The impact of the choice of the entire drop size distribution function on Cumulonimbus characteristics

Abstract

The study compares two different ways to represent the size distributions of cloud droplets and raindrops in bulk microphysical schemes in the scope of cloud-resolving mesoscale modeling of cumulonimbus clouds. A unified Khrgian-Mazin size distribution for the entire liquid water is systematically compared to a widely applied approach using a Marshall-Palmer size distribution for rain and a fitted monodisperse distribution for cloud droplets. The impact of the distribution function on cloud microphysics, precipitation characteristics, cloud appearance and dynamics of one simulated cumulonimbus case is investigated. The agreement of the model values with typical observed cloud characteristics is discussed.

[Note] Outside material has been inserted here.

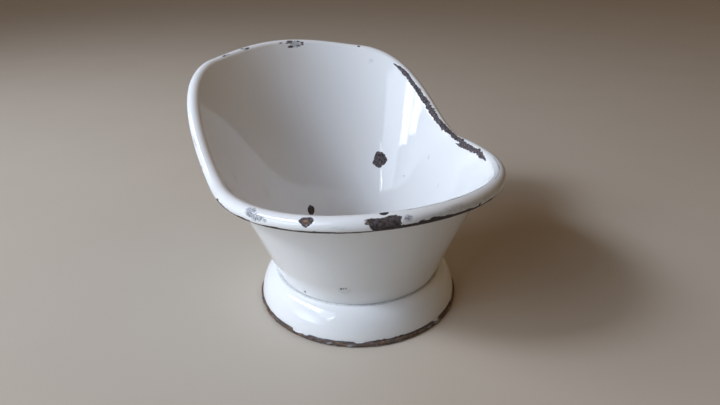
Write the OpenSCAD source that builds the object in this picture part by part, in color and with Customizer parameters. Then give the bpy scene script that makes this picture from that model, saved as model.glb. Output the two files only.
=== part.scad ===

The results of our study reveal that there are considerable differences between the two approaches, both with respect to the microphysical production terms and with respect to the cloud appearance while the differences are less pronounced in cloud dynamics. An important result is that the Khrgian-Mazin size distribution leads to more cumulative rain compared to the one composed of a monodisperse and a Marshall-Palmer distribution. There is observational evidence that a storm splitting, hail field characteristics and cumulative total precipitations are simulated more accurately by the Khrgian-Mazin distribution function.